Moyes will aim for his first win at Anfield as the perfect anniversary present when Everton face Liverpool on Tuesday, while Wembley is on the radar once more with a home FA Cup quarter-final against Sunderland.
Unsworth returned to Everton's training ground at Finch Farm recently and revealed: "The place was just buzzing and Moyesy was the same driven, focused person on that day as he was 10 years ago. Let me tell you if you're not doing it for him, either on the training ground or in games, you certainly know about it. There is no messing or pussy-footing around. He instils his own work ethic and players trust him.

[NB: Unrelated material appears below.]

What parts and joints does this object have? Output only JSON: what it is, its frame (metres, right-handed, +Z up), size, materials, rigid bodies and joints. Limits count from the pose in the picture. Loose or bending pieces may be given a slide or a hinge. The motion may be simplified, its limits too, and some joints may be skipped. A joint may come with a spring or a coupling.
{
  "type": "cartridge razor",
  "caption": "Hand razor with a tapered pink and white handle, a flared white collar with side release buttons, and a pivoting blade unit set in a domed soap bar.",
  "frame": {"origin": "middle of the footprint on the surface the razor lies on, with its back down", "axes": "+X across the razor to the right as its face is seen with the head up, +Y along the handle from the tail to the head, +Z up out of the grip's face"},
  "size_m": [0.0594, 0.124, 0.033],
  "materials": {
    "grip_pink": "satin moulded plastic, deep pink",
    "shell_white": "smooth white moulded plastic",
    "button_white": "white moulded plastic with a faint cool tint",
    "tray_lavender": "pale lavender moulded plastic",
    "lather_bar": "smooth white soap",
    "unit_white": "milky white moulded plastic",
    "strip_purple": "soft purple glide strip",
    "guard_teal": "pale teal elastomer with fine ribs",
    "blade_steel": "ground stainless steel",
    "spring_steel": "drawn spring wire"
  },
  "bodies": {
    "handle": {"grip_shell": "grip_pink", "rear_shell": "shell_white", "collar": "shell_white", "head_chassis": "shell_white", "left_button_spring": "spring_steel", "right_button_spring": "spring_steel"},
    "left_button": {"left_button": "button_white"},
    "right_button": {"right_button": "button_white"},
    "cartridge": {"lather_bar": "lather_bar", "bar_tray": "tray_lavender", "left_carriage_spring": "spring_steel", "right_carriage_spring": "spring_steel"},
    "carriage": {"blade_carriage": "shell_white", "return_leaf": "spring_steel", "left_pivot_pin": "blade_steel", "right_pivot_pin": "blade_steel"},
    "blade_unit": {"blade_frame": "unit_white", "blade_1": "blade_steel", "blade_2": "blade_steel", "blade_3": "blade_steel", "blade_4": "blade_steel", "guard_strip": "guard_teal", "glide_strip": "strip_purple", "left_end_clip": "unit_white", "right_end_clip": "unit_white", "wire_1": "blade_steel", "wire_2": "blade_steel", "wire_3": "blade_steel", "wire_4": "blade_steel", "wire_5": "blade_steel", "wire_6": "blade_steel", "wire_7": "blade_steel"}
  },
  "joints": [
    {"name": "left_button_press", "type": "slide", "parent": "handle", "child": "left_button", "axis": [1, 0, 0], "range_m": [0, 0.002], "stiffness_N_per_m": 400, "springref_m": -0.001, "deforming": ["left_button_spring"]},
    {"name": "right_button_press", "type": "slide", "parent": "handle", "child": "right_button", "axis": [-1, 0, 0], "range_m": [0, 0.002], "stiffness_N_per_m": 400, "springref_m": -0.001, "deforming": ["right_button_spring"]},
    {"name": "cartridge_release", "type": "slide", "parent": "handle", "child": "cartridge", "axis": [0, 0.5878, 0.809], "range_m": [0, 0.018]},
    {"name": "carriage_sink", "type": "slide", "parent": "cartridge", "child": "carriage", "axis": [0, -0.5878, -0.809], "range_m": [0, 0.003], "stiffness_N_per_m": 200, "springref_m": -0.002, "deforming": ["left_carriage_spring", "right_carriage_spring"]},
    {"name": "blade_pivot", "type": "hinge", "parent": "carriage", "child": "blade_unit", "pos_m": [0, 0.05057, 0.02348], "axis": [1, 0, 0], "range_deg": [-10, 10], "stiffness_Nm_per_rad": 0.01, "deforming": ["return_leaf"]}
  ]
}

"If you want a word to sum him up it is 'focus'. He has incredible attention to detail but one thing people may not realise is that he is a manager who is also a fantastic coach. A lot of credit must go to Bill Kenwright for appointing a 38-year-old at what was becoming a dangerous situation for us at that time.
"I still talk to players such as Leon Osman and Alan Stubbs, who is on the staff there now, and they say he is still the same - out there on the training ground every single day driving people."
Moyes' name has been linked to the Chelsea job vacated by Villas-Boas, with strong talk that he may be Spurs' chosen one should Harry Redknapp take over as England coach.
None of this surprises Unsworth who said: "The Chelsea job has come up, there has been that speculation about Spurs with Harry tipped for England and you have the possibility of jobs at Arsenal and Manchester United coming up in the next few years.
"These jobs are now starting to bubble under. I have been in football 20 years and I would be very surprised if all four clubs do not have David Moyes near the top of their list."
Lifelong Evertonian Unsworth would love to see Moyes remain at his current club and does not under-estimate the importance of the club providing the platform for him to take them forward.
"Everton's biggest signing for the next 10 years will be David Moyes if Bill can get him to stay," he said. "He is that important and has been from the day he walked in."